- Dulce Nombre de Culmí
- Coordinates: 15°7′0″N 85°31′6″W﻿ / ﻿15.11667°N 85.51833°W
- Country: Honduras
- Department: Olancho
- Villages: 27

Area
- • Total: 2,925.03 km^{2} (1,129.36 sq mi)

Population (2015)
- • Total: 30,543
- • Density: 10/km^{2} (27/sq mi)
- Climate: Am

= Dulce Nombre de Culmí =

Dulce Nombre de Culmí (/es/) is a municipality in the northeastern region of the Honduran department of Olancho. It lies approximately 17 miles (27 km.) southeast of San Esteban and about 27 miles (43 km.) northeast of Catacamas.

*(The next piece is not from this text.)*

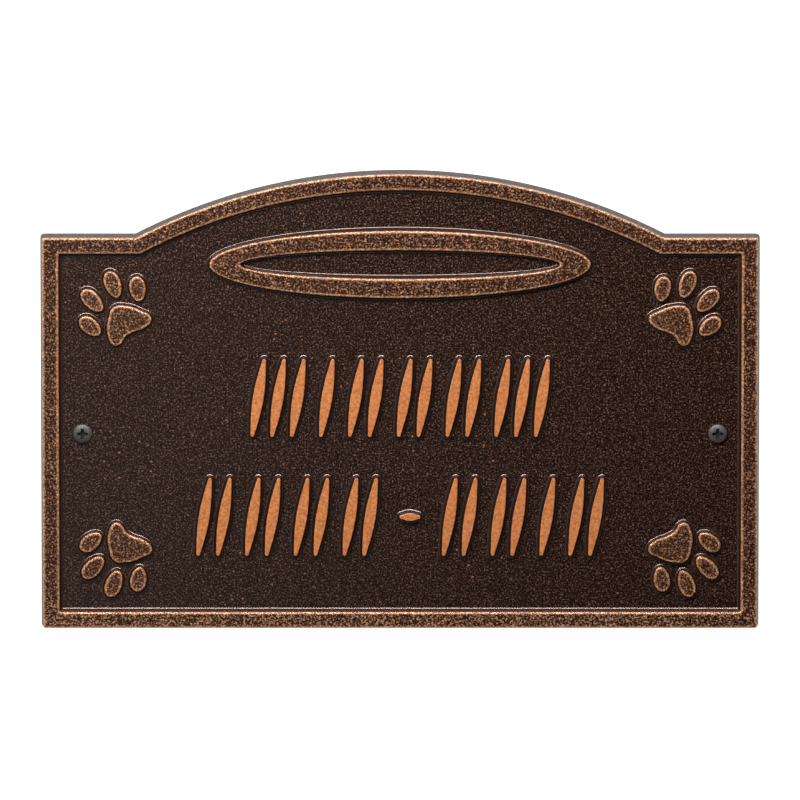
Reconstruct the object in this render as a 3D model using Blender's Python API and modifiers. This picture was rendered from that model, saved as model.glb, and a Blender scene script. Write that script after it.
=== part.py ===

The Ríos Guampú (or Wampú) and Culmí pass through this municipality.

==Demographics==
At the time of the 2013 Honduras census, Dulce Nombre de Culmí municipality had a population of 29,947. Of these, 91.29% were Mestizo, 8.16% Indigenous (7.09% Pech), 0.32% White, 0.16% Black or Afro-Honduran and 0.07% others.

==Pech people==
This area of Olancho is the home of one of the seven indigenous peoples living in Honduras, the Pech, formerly known as "Payas". As of early 2005, the Pech population had been reduced to 3,800. The Pech language is a member of the Chibchan family of languages, and, although it is still spoken by older people, it is in danger of extinction in the relatively near future. Despite modern influences, the Pech still preserve their simple way of living and traditions.